[Everyday Math, I gather, is still very much in use, and so I thought it worthwhile to recycle this old post.]
Twice this past week I saw shocking examples of the cumulative
effects of Everyday Math. Last Thursday I visited a nearby private school with
sliding scale tuition and a diversity of students. For years the school had
used Everyday Math, but recently, with the encouragement of a friend and
colleague of mine who advises schools on math curricula, they’d begun to use
Singapore Math. They’re phasing it in gradually, however, and currently don’t
introduce it until 4th grade. For the first few grades, like nearly every other
school in Philadelphia, they use Everyday Math.
So the 4th graders I observed had only been using Singapore Math since
September. Their teacher was walking them through a topic in the 3rd grade
Singapore Math curriculum: how to multiply and reduce fractions. And no one in
the class who tried to answer the teacher’s questions got a single answer
right. They didn’t know how to find ¼ of a 20, and they didn’t know how to
reduce 5/20.
The next day I spent my first session of the school year with a group of
children of French African immigrant parents who had enrolled them in an after
school enrichment program I’m involved with. They were four Everyday
Math-educated 5th graders, and I was exploring their mastery of addition and
subtraction. Addition went fine: they know how to stack numbers and carry from
one digit to the next. Subtraction was another story.

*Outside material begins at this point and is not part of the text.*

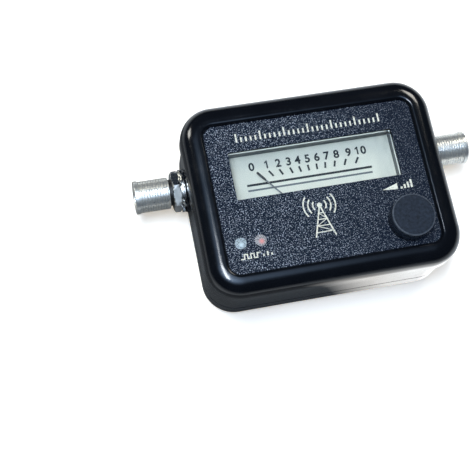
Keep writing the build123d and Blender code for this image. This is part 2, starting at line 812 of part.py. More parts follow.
# Meter cover: clear sheet with a raised pane that fills the window
with BuildPart() as meter_cover:
    with BuildSketch(Plane.XY.offset(cover_seat)):
        Polygon(*meter_corners(0), align=None)
    extrude(amount=cover_thickness)
    with BuildSketch(Plane.XY.offset(cover_top)):
        with Locations((window_x, window_y)):
            RectangleRounded(
                window_width - 2 * cover_window_gap,
                window_height - 2 * cover_window_gap,
                window_corner,
            )
    extrude(amount=cover_window_level - cover_top)
meter_cover.part.label = "meter_cover"
export_step(meter_cover.part, "parts/meter_cover.step")

# Dial plate on the bar's floor
with BuildPart() as meter_dial:
    with BuildSketch(Plane.XY.offset(dial_level - dial_thickness)):
        with Locations((window_x, (bar_top - meter_wall + dial_bottom) / 2)):
            Rectangle(window_width - 2 * dial_gap, bar_top - meter_wall - dial_bottom - 2 * dial_gap)
    extrude(amount=dial_thickness)
meter_dial.part.label = "meter_dial"
export_step(meter_dial.part, "parts/meter_dial.step")

# Pointer stops on the dial's lower edge, one at each end of the swing
with BuildPart() as pointer_stops:
    for angle in stop_angles:
        with BuildSketch(at_pivot(dial_level, angle)):
            with Locations((0, stop_up / cos(radians(angle)))):
                Circle(stop_radius)
        extrude(amount=stop_height)
pointer_stops.part.label = "pointer_stops"
export_step(pointer_stops.part, "parts/pointer_stops.step")

# Lower bridge: a strip across the stem's floor under the yoke, with a jewel on it
with BuildPart() as lower_bridge:
    with BuildSketch(at_pivot(stem_floor_top)):
        Rectangle(2 * yoke_radius, bridge_width)
    extrude(amount=bridge_thickness)
lower_bridge.part.label = "lower_bridge"
export_step(lower_bridge.part, "parts/lower_bridge.step")

# Yoke: soft iron ring round the coil
with BuildPart() as meter_yoke:
    with BuildSketch(at_pivot(yoke_level)):
        Circle(yoke_radius)
        Circle(yoke_bore_radius, mode=Mode.SUBTRACT)
    extrude(amount=yoke_height)
meter_yoke.part.label = "meter_yoke"
export_step(meter_yoke.part, "parts/meter_yoke.step")

# Core magnet inside the coil
with BuildPart() as meter_magnet:
    with BuildSketch(at_pivot(magnet_level)):
        Circle(magnet_radius)
    extrude(amount=magnet_height)
meter_magnet.part.label = "meter_magnet"
export_step(meter_magnet.part, "parts/meter_magnet.step")

# Magnet supports: two lugs from the yoke to the magnet, clear of the coil's travel
with BuildPart() as magnet_supports:
    with BuildSketch(at_pivot(magnet_level + (magnet_height - magnet_support_height) / 2)):
        Circle(yoke_bore_radius)
        Circle(magnet_radius, mode=Mode.SUBTRACT)
        Rectangle(magnet_support_width, 2 * yoke_bore_radius, mode=Mode.INTERSECT)
    extrude(amount=magnet_support_height)
magnet_supports.part.label = "magnet_supports"
export_step(magnet_supports.part, "parts/magnet_supports.step")

# Upper bridge: two pillars on the yoke, a strip over the pointer and an arm for the spring
with BuildPart() as upper_bridge:
    with BuildSketch(at_pivot(coil_top)):
        with GridLocations(2 * pillar_x, 0, 2, 1):
            Circle(pillar_radius)
    extrude(amount=upper_bridge_level - coil_top)
    with BuildSketch(at_pivot(upper_bridge_level)):
        Rectangle(2 * (pillar_x + pillar_radius), bridge_width / 2)
        Circle(bridge_width / 2)
        Circle(jewel_radius, mode=Mode.SUBTRACT)
    extrude(amount=bridge_thickness)
    with BuildSketch(at_pivot(spring_level)):
        with Locations(((spring_outer_radius + pillar_x) / 2, 0)):
            Rectangle(pillar_x - spring_outer_radius - spring_strip, 2 * pivot_radius)
    extrude(amount=spring_height)
upper_bridge.part.label = "upper_bridge"
export_step(upper_bridge.part, "parts/upper_bridge.step")

# Bearing jewels: a cup on the lower bridge and one in the upper bridge
with BuildPart() as bearing_jewels:
    with BuildSketch(at_pivot(yoke_level)):
        Circle(jewel_radius)
    extrude(amount=lower_jewel_height)
    with BuildSketch(at_pivot(lower_jewel_top)):
        Circle(pivot_radius + pivot_gap)
    extrude(amount=-(pivot_engagement + pivot_gap), mode=Mode.SUBTRACT)
    with BuildSketch(at_pivot(upper_jewel_level)):
        Circle(jewel_radius)
    extrude(amount=upper_bridge_top - upper_jewel_level)
    with BuildSketch(at_pivot(upper_jewel_level)):
        Circle(pivot_radius + pivot_gap)
    extrude(amount=pivot_engagement + pivot_gap, mode=Mode.SUBTRACT)
bearing_jewels.part.label = "bearing_jewels"
export_step(bearing_jewels.part, "parts/bearing_jewels.step")

# Hairspring: flat spiral of half turns from the pivot out to the upper bridge's arm
with BuildPart() as hairspring:
    with BuildSketch(at_pivot(spring_level)):
        with BuildLine():
            for half_turn in range(spring_half_turns):
                start = spring_inner_radius + half_turn * spring_pitch / 2
                end = start + spring_pitch / 2
                across = 1 if half_turn % 2 == spring_half_turns % 2 else -1
                RadiusArc((across * start, 0), (-across * end, 0), (start + end) / 2)
        trace(line_width=spring_strip)
    extrude(amount=spring_height)
hairspring.part.label = "hairspring"
export_step(hairspring.part, "parts/hairspring.step")

# Moving coil: rectangular loop round the magnet, turned with the pointer
with BuildPart() as moving_coil:
    coil_reach = magnet_radius + coil_gap + coil_radial
    with BuildSketch(at_pivot(coil_level, pointer_rest_angle)):
        Rectangle(2 * coil_reach, coil_width)
    extrude(amount=coil_top - coil_level)
    with BuildSketch(at_pivot(coil_level + coil_wall, pointer_rest_angle)):
        Rectangle(2 * (coil_reach - coil_radial), coil_width)
    extrude(amount=coil_top - coil_level - 2 * coil_wall, mode=Mode.SUBTRACT)
moving_coil.part.label = "moving_coil"
export_step(moving_coil.part, "parts/moving_coil.step")

# Coil pivots: a stub under the coil and a longer one up through the pointer
with BuildPart() as coil_pivots:
    with BuildSketch(at_pivot(coil_level)):
        Circle(pivot_radius)
    extrude(amount=lower_pivot_end - coil_level)
    with BuildSketch(at_pivot(coil_top)):
        Circle(pivot_radius)
    extrude(amount=upper_pivot_end - coil_top)
coil_pivots.part.label = "coil_pivots"
export_step(coil_pivots.part, "parts/coil_pivots.step")

# Pointer: tapered needle, hub on the upper pivot, and a tail with a balance weight
with BuildPart() as pointer:
    with BuildSketch(at_pivot(pointer_level, pointer_rest_angle)):
        with BuildLine():
            Polyline(
                (-pointer_root_width / 2, -pointer_tail),
                (-pointer_tip_width / 2, pointer_length),
                (pointer_tip_width / 2, pointer_length),
                (pointer_root_width / 2, -pointer_tail),
                close=True,
            )
        make_face()
        Circle(pointer_hub_radius)
        with Locations((0, -pointer_tail)):
            Circle(pointer_weight_radius)
    extrude(amount=pointer_thickness)
    with BuildSketch(at_pivot(pointer_level, pointer_rest_angle)):
        with Locations((0, -pointer_tail)):
            Circle(pointer_weight_radius)
    extrude(amount=-pointer_weight_height)
    with BuildSketch(at_pivot(pointer_level)):
        Circle(pivot_radius)
    extrude(amount=pointer_thickness, mode=Mode.SUBTRACT)
pointer.part.label = "pointer"
export_step(pointer.part, "parts/pointer.step")

# Meter terminals: pins from the stem's floor down into the board
with BuildPart() as meter_terminals:
    with BuildSketch(Plane.XY.offset(lead_end)):
        with Locations((pivot_x, pivot_y - terminal_drop)):
            with GridLocations(2 * terminal_spread, 0, 2, 1):
                Circle(terminal_radius)
    extrude(amount=stem_floor_top - lead_end)
meter_terminals.part.label = "meter_terminals"
export_step(meter_terminals.part, "parts/meter_terminals.step")

# Buzzer with a sound port in its top
with BuildPart() as buzzer:
    with BuildSketch(Plane.XY.offset(board_top)):
        with Locations(on_board(buzzer_share)):
            Circle(buzzer_radius)
    extrude(amount=buzzer_height)
    with BuildSketch(Plane.XY.offset(board_top + buzzer_height)):
        with Locations(on_board(buzzer_share)):
            Circle(buzzer_port_radius)
    extrude(amount=-buzzer_port_depth, mode=Mode.SUBTRACT)
buzzer.part.label = "buzzer"
export_step(buzzer.part, "parts/buzzer.step")

# Shield: folded tin box over the detector, open towards the board
with BuildPart() as detector_shield:
    with BuildSketch(Plane.XY.offset(board_top)):
        with Locations(on_board(shield_share)):
            Rectangle(shield_width, shield_depth)
    extrude(amount=shield_height)
    with BuildSketch(Plane.XY.offset(board_top)):
        with Locations(on_board(shield_share)):
            Rectangle(shield_width - 2 * shield_wall, shield_depth - 2 * shield_wall)
    extrude(amount=shield_height - shield_wall, mode=Mode.SUBTRACT)
detector_shield.part.label = "detector_shield"
export_step(detector_shield.part, "parts/detector_shield.step")

# Amplifier chip on two rows of pins
with BuildPart() as amplifier_chip:
    with BuildSketch(Plane.XY.offset(board_top + chip_lift)):
        with Locations(on_board(chip_share)):
            Rectangle(chip_length, chip_width)
    extrude(amount=chip_height)
    with BuildSketch(Plane.XY.offset(board_top)):
        with Locations(on_board(chip_share)):
            with GridLocations(chip_pin_pitch, chip_width, chip_pins_a_side, 2):
                Rectangle(chip_pin_width, chip_pin_width)
    extrude(amount=chip_lift + chip_height / 2)
amplifier_chip.part.label = "amplifier_chip"
export_step(amplifier_chip.part, "parts/amplifier_chip.step")

# Electrolytic capacitors standing on the board
with BuildPart() as capacitors:
    with BuildSketch(Plane.XY.offset(board_top)):
        with Locations(*map(on_board, capacitor_shares)):
            Circle(capacitor_radius)
    extrude(amount=capacitor_height)
    chamfer(capacitors.edges().group_by(Axis.Z)[-1], length=capacitor_edge)
capacitors.part.label = "capacitors"
export_step(capacitors.part, "parts/capacitors.step")

# Supply chokes lying on the board, one behind each connector
with BuildPart() as chokes:
    for share in choke_shares:
        middle = (*on_board(share), board_top + choke_radius)
        with BuildSketch(Plane(origin=middle, x_dir=(0, 1, 0), z_dir=(1, 0, 0))):
            Circle(choke_radius)
        extrude(amount=choke_length / 2, both=True)
chokes.part.label = "chokes"
export_step(chokes.part, "parts/chokes.step")

# Resistors lying on the board under the lamps
with BuildPart() as resistors:
    for row in range(resistor_count):
        resistor_x, resistor_y = on_board(resistor_share)
        rise = (row - (resistor_count - 1) / 2) * resistor_pitch
        middle = (resistor_x, resistor_y + rise, board_top + resistor_radius)
        with BuildSketch(Plane(origin=middle, x_dir=(0, 1, 0), z_dir=(1, 0, 0))):
            Circle(resistor_radius)
        extrude(amount=resistor_length / 2, both=True)
resistors.part.label = "resistors"
export_step(resistors.part, "parts/resistors.step")

# Ceramic disc capacitors standing on edge
with BuildPart() as disc_capacitors:
    for share in disc_shares:
        middle = (*on_board(share), board_top + disc_radius)
        with BuildSketch(Plane(origin=middle, x_dir=(1, 0, 0), z_dir=(0, 1, 0))):
            Circle(disc_radius)
        extrude(amount=disc_thickness / 2, both=True)
disc_capacitors.part.label = "disc_capacitors"
export_step(disc_capacitors.part, "parts/disc_capacitors.step")

# Transistors: round bodies with one flat side
with BuildPart() as transistors:
    with BuildSketch(Plane.XY.offset(board_top)):
        with Locations(*map(on_board, transistor_shares)):
            Circle(transistor_radius)
        with Locations(*map(on_board, transistor_shares)):
            with Locations((0, transistor_flat + transistor_radius)):
                Rectangle(2 * transistor_radius, 2 * transistor_radius, mode=Mode.SUBTRACT)
    extrude(amount=transistor_height)
transistors.part.label = "transistors"
export_step(transistors.part, "parts/transistors.step")
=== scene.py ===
import json
from functools import partial
from math import atan2, cos, hypot, pi, radians, sin

import bmesh
import bpy
from mathutils import Matrix, Vector


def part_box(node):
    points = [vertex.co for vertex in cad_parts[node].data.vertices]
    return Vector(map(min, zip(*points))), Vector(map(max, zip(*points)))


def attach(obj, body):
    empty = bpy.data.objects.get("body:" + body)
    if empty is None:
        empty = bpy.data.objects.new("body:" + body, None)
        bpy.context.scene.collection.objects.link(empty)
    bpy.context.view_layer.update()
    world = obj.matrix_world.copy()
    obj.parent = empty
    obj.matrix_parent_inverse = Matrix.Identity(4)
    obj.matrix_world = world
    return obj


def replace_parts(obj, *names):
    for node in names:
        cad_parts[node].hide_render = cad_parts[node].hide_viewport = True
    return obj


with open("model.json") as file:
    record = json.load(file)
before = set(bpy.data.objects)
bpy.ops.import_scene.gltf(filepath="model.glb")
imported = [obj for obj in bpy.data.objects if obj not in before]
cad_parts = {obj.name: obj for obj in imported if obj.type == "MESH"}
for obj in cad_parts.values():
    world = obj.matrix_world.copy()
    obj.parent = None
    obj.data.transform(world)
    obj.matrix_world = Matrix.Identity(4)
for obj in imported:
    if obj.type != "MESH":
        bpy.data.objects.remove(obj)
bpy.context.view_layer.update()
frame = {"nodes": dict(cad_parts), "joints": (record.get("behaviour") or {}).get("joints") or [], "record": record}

MM = 0.001
slots = {part["node"]: part["material_slot"] for part in frame["record"]["subparts"]}

# Camera, fitted to the outlines of window, label and shells
camera_place = (-75.654 * MM, -96.518 * MM, 326.627 * MM)
camera_right = (0.975852412, -0.194940076, 0.098541547)
camera_up = (0.158852928, 0.943010277, 0.292399324)
camera_back = (-0.149926038, -0.269684972, 0.951205656)
focal_pixels = 1100
image_pixels = 470
sensor = 36.0

# Face
label_low, label_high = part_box("face_label")
label_bottom_level, label_level = label_low.z, label_high.z
label_middle = (label_low + label_high) / 2
label_corner = 3.25 * MM
label_bevel = 0.06 * MM
ink_height = 0.012 * MM
knob_low, knob_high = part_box("knob")
knob_middle = (knob_low + knob_high) / 2
knob_radius = (knob_high.x - knob_low.x) / 2
shaft_hole_radius = 3.4 * MM
lamp_window_radius = 1.72 * MM
lamp_window_gap = 0.03 * MM
lamps = {}
for lamp in ("left_lamp", "right_lamp"):
    lamp_low, lamp_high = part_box(lamp)
    lamps[lamp] = (lamp_low + lamp_high) / 2
window_centre = (-0.6 * MM, 6.15 * MM)
window_size = (50.0 * MM, 14.8 * MM)
window_corner = 0.4 * MM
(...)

Heartened by their success adding two three-digit numbers, I asked them how to
do 1000 - 91. All but one of the five students were stumped. Most got the same
number: 1011. Two things had stumped them: 0 - 1, which they thought was 1, and
how to borrow across more than one digit. So I gave them an easier problem,
100-71--and they were equally stumped, again getting answers that were larger
than the number they were subtracting from. So I began the tricky process of
teaching them how to borrow across more than one digit.
The great thing is that they were hooked. When I asked them whether their
answers should be bigger or smaller than the number they were subtracting from,
they all answered “smaller.” When I then asked them whether their answers were,
in fact, smaller, they looked down at their sheets, and then up at me, and I
had their undivided attention. These are good kids: they want to learn. And
they like math.
You can’t blame the mathematical deficiencies of these 4th and 5th graders on
their parents: both the private school and the after school program select for
parents who care about education. You can’t blame it on the kids: my kids, who
clearly wanted to learn, and had been admitted in part based on their behavior;
in the private school classroom I saw, they were very well behaved. You can’t
blame it on class size: the classes I observed contained between 7 and 12
students. You can’t blame it on the teachers: the teachers I saw seemed well
above average in their ability to engage their students in the material at
hand.
No, I’m afraid there’s only one thing we can blame here, much as the developers
of the Everyday Math monolith would like to claim otherwise.